Anyway, happy Festivus.
asher553: (Default)
As San Francisco goes, where I live isn't bad. But I'm looking forward to moving back to Portland.

Long-term, living in SF isn't viable for me in terms of money or mental health. I've toyed with the idea of moving to a suburb or smaller town somewhere in the Bay Area, but I don't really see that happening. It'll still be California, it'll still be the Bay Area, and the cost of living will catch up with me one way or another. It would get me out of the city, but if I wanted city life (entertainment, shopping, culture, work, school) I'd still have to deal with getting in and out of San Francisco - or Oakland, Berkeley, San Jose, etc.

And I'm concerned about what California will be like in the next few years. The economy isn't in great shape here or anywhere else, but I'm thinking in particular of what will happen if (or when) the State's budget goes over the cliff. I am not conjuring up apocalyptic scenarios here, but I do worry. California is a big state. What will happen if Sacramento can't keep up basic services like infrastructure and state law enforcement? What will happen when state benefits and programs are cut? I worry about basic things like health, safety, crime.

Oregon is a much smaller state, and its biggest city isn't very big. It's a smaller economy, and I almost feel like it doesn't have as far to fall.

I've been getting job offers steadily - most recently from a Bay Area tech firm whose name is associated with very large numbers. If I can focus on building a good resume over the next year and a half, I'll be in a strong position to get work in Portland when I move back. That new Intel plant [ http://www.oregonlive.com/business/index.ssf/2010/10/intel_confirms_itll_invest_bil.html ] should be opening up just about the time I get there.

Wish me luck.
asher553: (Default)
Do not answer a fool according to his folly, lest you become like him.
- Proverbs 26:4

The only way to get the best of an argument is to avoid it.
- Dale Carnegie

http://xkcd.com/1081/

.
asher553: (Default)
http://gawker.com/5847344/what-everyone-is-too-polite-to-say-about-steve-jobs

A friend on FB posted this story with the following observation:

'That greatness can exist hand-in-hand with major flaws of character, abuses of power, and defects of leadership should be a humbling lesson for all of us. After reading this, that's what's most on my mind this Yom Kippur.'

I really do not think I can improve on that, but I'll just add my own thoughts.
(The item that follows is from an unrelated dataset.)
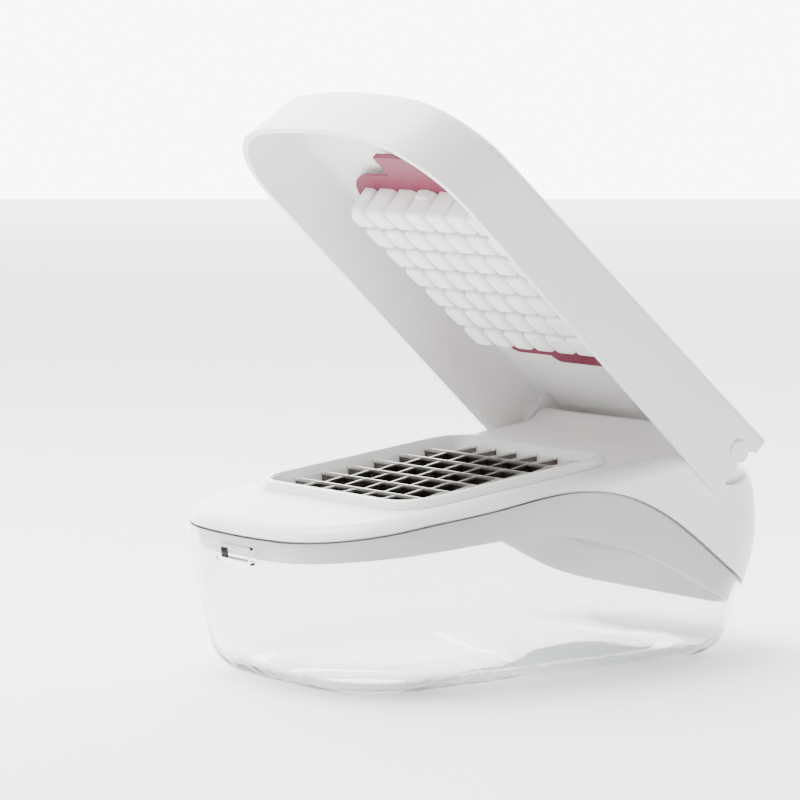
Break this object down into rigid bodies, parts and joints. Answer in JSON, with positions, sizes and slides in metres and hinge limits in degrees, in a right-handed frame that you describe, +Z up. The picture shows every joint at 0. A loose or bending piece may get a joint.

I do not think it takes anything away from Steve's memory to observe that he was human, and possessed faults as well as virtues.

I think it's appropriate that there are favorable tributes to him; he will be remembered well, and I think he deserves to be.

No doubt at this very moment, somewhere some vindictive soul is setting about the business of writing a mean-spirited biography of "the real Steve Jobs". This is as inevitable as it is sad, because there's always somebody who wants to cut the great person down to size.

Far better and healthier, then, for the sake of Steve's memory and for the rest of us, if there's an occasional voice to temper the chorus of praise that arises after his passing.

Somewhere in the Rabbinic literature there's a saying (I'm too lazy to try to look it up now) that a disciple should study his master's flaws as well as his virtues, lest he copy them.

Steve Jobs will be remembered well. May we develop the character to live with greater kindness and courage - and to work past our own failings and those of others.

May we live our lives well enough that we may be remembered with both kindness and clarity.

G'mar hatima tova.
asher553: (Default)
Here's an open question for anybody anywhere in the work world.

So, we know that sometimes independent thinking is an asset. It's a good thing, and it is celebrated with slogans like Apple's "Think Different" motto. I'm talking about the people who think outside the box, who don't necessarily conform to preconceived ideas about how things "should" be done. They are unconventional thinkers and sometimes get into trouble, but they have brilliant insights because they see things no one else can see and they say things no one else dares to say. I'll call them Mavericks.

And then there's another group. These are people who hold up meetings or classroom work with pointless questions (typically of a what-if nature) seemingly designed to show the questioner's superior intelligence. They are the ones who throw up objections to any planned action because they've thought of something that could go wrong. They sometimes get in trouble, or never advance very far because they annoy people; but often they manage to stay a step ahead of the law and game the system by dazzling higher-ups with their spurious brilliance. I'll call them the Malcontents. They are a diverse group but they all have one thing in common: EVERY SINGLE ONE OF THEM BELIEVES THEY'RE A 'MAVERICK'.

So, here's the question: How do you tell the two groups apart? I mean, not just a hunch or intuition, but some objective measure that you can pin down and discuss with other people. And how do you - as a subordinate, peer, supervisor, or manager, deal with this problem?